Wednesday, May 16, 2012
Some Relief from the Rednour Decision
Supreme Court Grants Some Relief from Rednour Properties v. Spangler,
but not Nearly as Much as Might Have Been Hoped
A trio of earlier postings reviewed the decision of the Court of Appeals rendered in Rednour Properties v. Spangler (November 7, 8 and 9, 2011). Actually, suggesting that I simply “reviewed” the decision is an understatement; my intent was to explain the complete lack of analysis employed by the Court of Appeals and the entire departure from prior law. In summary, the Court of Appeals upheld the piercing the veil of an LLC notwithstanding the absence of any showing of fraud or injustice and on the basis that (i) the LLC had a single member, (ii) the LLC was set up for tax purposes, (iii) the LLC was set up with the objective of gaining limited liability and (iv) the LLC’s registered agent was the sole member. Of course, under Kentucky law, there must be a showing of fraud or injustice in order to justify piercing (see Inter-Tel Technologies, Inc. v. Linn Station Properties, LLC, 360 S.W.3d 152 (Ky. 2012)) and single member LLCs are expressly sanctioned under Kentucky law.

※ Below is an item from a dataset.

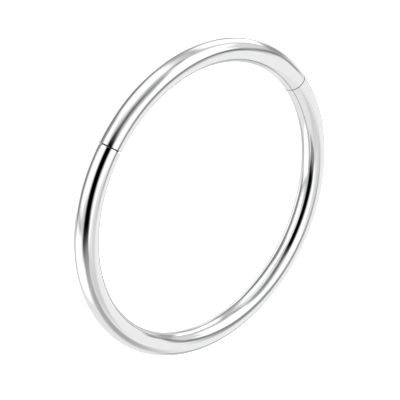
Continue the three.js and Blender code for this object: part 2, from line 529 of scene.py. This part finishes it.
def along_wire(points, piece_middle):
    """Distance along the wire from the piece's middle: the angle from there times the ring's radius.

    The angle is brought between minus and plus half a turn, so the jump lies opposite the piece.
    """
    angle = np.arctan2(points[:, 1], points[:, 0]) - piece_middle
    return ((angle + math.pi) % (2 * math.pi) - math.pi) * ring_radius


# %% Which faces belong to a joint, and where the painted shade lies


def inside_joints(centres, facing):
    """Which faces belong to a joint: those that lie deep or turn away, but not the worn nick."""
    beyond_clasp = along_wire(centres, clasp_seam)
    worn_edge = (beyond_clasp > 0) & (beyond_clasp < nick_depth) & (facing > WORN_FACING)
    return ((wire_depth(centres) > POLISH_DEPTH) | (facing < POLISH_FACING)) & ~worn_edge


def painted_gap_shade_at(points, root_painted_shade):
    """Painted shade for the joints' gaps: 1 in their outer rim, falling evenly to 0 further in, at the rim's
    depth.

    Round the tongue's root it reaches as far along the wire as the second argument says.
    """
    in_rim = (RIM_PAINTED_SHADE - wire_depth(points)) / RIM_FADE
    at_root = (root_painted_shade - np.abs(along_wire(points, clasp_seam))) / ROOT_FADE
    return np.clip(np.maximum(in_rim, at_root), 0, 1)


# %% Mesh data as arrays


def read(collection, name, width=1, kind=np.float32):
    """Reads one attribute of all vertices, loops or polygons into an array."""
    values = np.zeros(len(collection) * width, kind)
    collection.foreach_get(name, values)
    return values.reshape(-1, width) if width > 1 else values


def store(mesh, name, kind, field, values):
    """Keeps a value for each point of a mesh as a named attribute."""
    attribute = mesh.attributes.new(name, kind, "POINT")
    attribute.data.foreach_set(field, values.astype(np.float32).ravel())


def place(piece, points):
    """Puts finished points into the mesh, in metres, and marks its sharp edges."""
    mesh = piece.data
    mesh.vertices.foreach_set("co", ((points + ring_centre) * MM).astype(np.float32).ravel())
    mesh.polygons.foreach_set("use_smooth", np.ones(len(mesh.polygons), bool))
    mesh.update()
    mesh.set_sharp_from_angle(angle=SMOOTH_ANGLE)


# %% Finish both wires, and put the pin in place


def finish_wire(piece, piece_middle, root_painted_shade):
    """Sets the normals, the material areas and both attributes, and places the piece."""
    mesh = piece.data
    points = read(mesh.vertices, "co", 3).astype(float)
    corner_vertex = read(mesh.loops, "vertex_index", kind=np.int32)
    corner_count = read(mesh.polygons, "loop_total", kind=np.int32)
    face_of_corner = np.repeat(np.arange(len(corner_count)), corner_count)
    deepest = np.zeros(len(corner_count))
    np.maximum.at(deepest, face_of_corner, np.abs(wire_depth(points))[corner_vertex])

    centres = read(mesh.polygons, "center", 3).astype(float)
    facing = np.einsum("ij,ij->i", wire_normals(centres), read(mesh.polygons, "normal", 3))
    on_wire = (deepest < ON_WIRE) & (facing > WIRE_FACING)
    joint_face = inside_joints(centres, facing)
    mesh.materials.clear()  # the Boolean modifier leaves an empty slot
    mesh.polygons.foreach_set("material_index", joint_face.astype(np.int32))

    out, up, _ = wire_section(points)
    unbent = np.column_stack([along_wire(points, piece_middle), out, up])
    store(mesh, "unbent_mm", "FLOAT_VECTOR", "vector", unbent)
    # painted shade: how darkly each point is painted to stand in for the shade inside the joints' gaps
    store(mesh, "painted_gap_shade", "FLOAT", "value", painted_gap_shade_at(points, root_painted_shade))

    normals = np.where(on_wire[face_of_corner][:, None], wire_normals(points)[corner_vertex], 0)
    place(piece, points)
    mesh.normals_split_custom_set(normals.tolist())
    print(piece.name, "faces:", len(corner_count), "on the wire:", int(on_wire.sum()),
          "inside the joints:", int(joint_face.sum()))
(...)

On April 18, the Kentucky Supreme Court denied discretionary review of the Rednour decision, ordering as well that the ruling of the Court of Appeals not be published.

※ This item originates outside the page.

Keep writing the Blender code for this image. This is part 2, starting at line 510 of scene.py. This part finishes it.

While the order to not publish the Court of Appeals’ decision is helpful, and it may be argued strips the Rednour decision of any precedential value, in my view the Court can be justifiably criticized for not having remanded the matter to the trial court for reconsideration in light of Inter-Tel Technologies. As matters stand, we are left simply with the argument (a good argument, but admittedly simply an argument) that the combination of the Supreme Court’s order that the Court of Appeals decision not be published, the legislative actions taken to in part overrule Rednour (see Single Shareholder Corps and Single Member LLCs are not for that Reason Subject to Piercing, April 12, 2012) and the published Inter-Tel Technologies decision render the Rednour opinion at most a historic (and embarrassing) footnote.